The 31-year-old Swiss-born and NYU film school graduate, Marc Forster (Everything Put Together), directs a film about a racist who overcomes his hatred because of a family tragedy that makes him become more open-minded and thoughtful and brave, as he finds that he needs to be with someone to make him feel good again. In the hands of a wrong director this could have played like a liberal lesson in morals about the evils of racism and the death penalty and been merely a didactic exercise. Instead this is a heartfelt and probative melodrama that has the white racist struggle in his own inarticulate way to try to explain himself convincingly to the black woman he wants to be with, that there’s a decent side to him that can be brought out in the right circumstances. The film wisely uses the emotional loss of both the white and black families against the lingering background of the South’s resistance to change its old racist way of life, to show that all sides have lost something dear to them. Therefore each character is forced to learn more about how they function in order to overcome their misery — which makes this film so unique and inflammatory as a character study rather than an overview of racism. In the film’s ambiguous characterization of the two lovers, it gambles in its conclusion that maybe since we have seen both their worst (they have both been bad parents) and best sides (they are both capable of doing the right thing) that maybe, against all odds, their love affair based on need might work.
The film is set in a contemporary rural Georgia small town, where Hank Grotowski (Billy Bob Thornton) and his only son Sonny (Heath Ledger) are currently Georgia corrections officers, they are following in the footsteps of Sonny’s retired correction officer dad, the bullying racist invalid with emphysema, Buck (Peter Boyle).
The Grotowski father and son are assigned Death Row duty in the execution of a cop killer. Hank supervises the prisoner’s walk to the electric chair and of the strapping him into the chair; while Sonny, who is not psychologically fit to work in a prison, is part of the team that carries this out.

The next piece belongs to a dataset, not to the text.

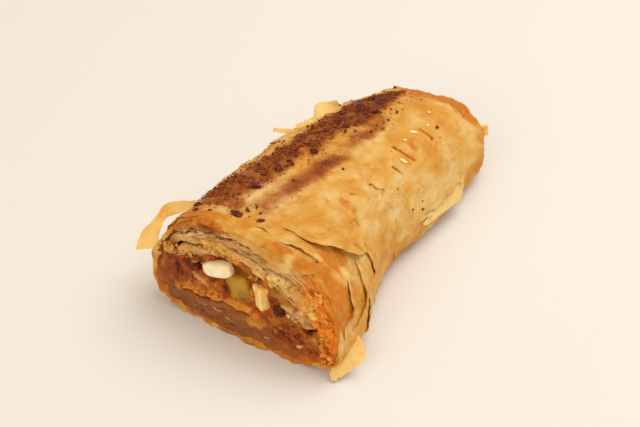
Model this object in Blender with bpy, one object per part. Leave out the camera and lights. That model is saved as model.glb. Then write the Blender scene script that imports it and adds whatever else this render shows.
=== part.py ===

The other story is about Leticia Musgrove (Halle Berry), a pretty black waitress whose husband Lawrence (Sean “Puffy” Combs) was lost to her when he was arrested 11 years ago and is now about to be executed; she can’t manage things on her own, as his absence leaves her on the verge of losing her job and her house. Their 12-year-old son Tyrell (Coronji Calhoun, he’s ten) is a good kid but he disappoints her because he has no will power to stop eating and is obese. This causes her to hit him and be angry and ashamed of him, but she still can’t stop loving him.
The film depicts Buck as a grouch filled with racial hatred who can’t accept change, while Hank is also an outspoken racist who is reconciled to living a miserable life. Sonny is a more sensitive soul and is seen as being condemned by his family for being friendly with his black neighbor Ryrus Cooper (Mos Def, rapper/poet) and his two boys. His father tells him that he hates him and his grandfather says he’s a weakling.
Hank’s wife committed suicide and that has left him bitter, and it has left Sonny without an ally to relieve all the racial intolerance he is poisoned with while living in his grandfather’s house. It is only the routines in life that Hank is left with from all his grief and loss, as he is just satisfied to go to the same diner and every time order black coffee and chocolate ice cream he only eats with a white plastic spoon (speaking of racial symbols). On his job, he is mostly concerned that he wants everything to go smoothly during Lawrence’s execution. But when Sonny messes up, this becomes too much for Hank to handle and it leads to a chain of events that will alter Hank’s life forever.
It takes a few chance encounters for Hank and Leticia to meet, not aware that they have a connection through the execution. But slowly they come to rely on one another to make them feel good again from all the misery they have recently been through and when they each learn in their own way how they are connected, they each must learn how to live with that. The film makes no big deal about that openly, but lets the viewer absorb what affects it has on them by wisely shunning a formulaic confrontational scene in favor of quiet scenes where each is seen absorbing that knowledge in their own quiet way.
It is through some really fine acting performances on the part of both actors that allows us to see them actually feel each other, as they overcome the heavy-handed part of the melodrama. The actors prevent any messages sent on racism from sinking the film with a phony ring to it. Both actors show courage in their roles and make their characters vibrant and unpredictable and filled with vulnerability, passion, and an inner toughness. When nude together and making love, the scenes were dramatic and fitting for what they were searching for in each other. This is an actor’s film and these two actors make this pic sparkle with intelligence and insight-fulness.
The title “Monster’s Ball” comes from a custom in medieval England where prisoners awaiting execution were called monsters. The night before their execution, their jailers would hold a feast known as a monster’s ball as their final farewell.
The following info was included in my program notes: the film was completed with a production budget of $2.5 million. The top three stars (Thornton, Berry and Ledger) deferred their up front fees which would normally add up to around $15 million. Writers Addica and Rokos (a native of Georgia), actors by training, both auditioned for and landed roles in “Monster’s Ball,” their own film. Addica plays a member of the death team and Rokos the warden.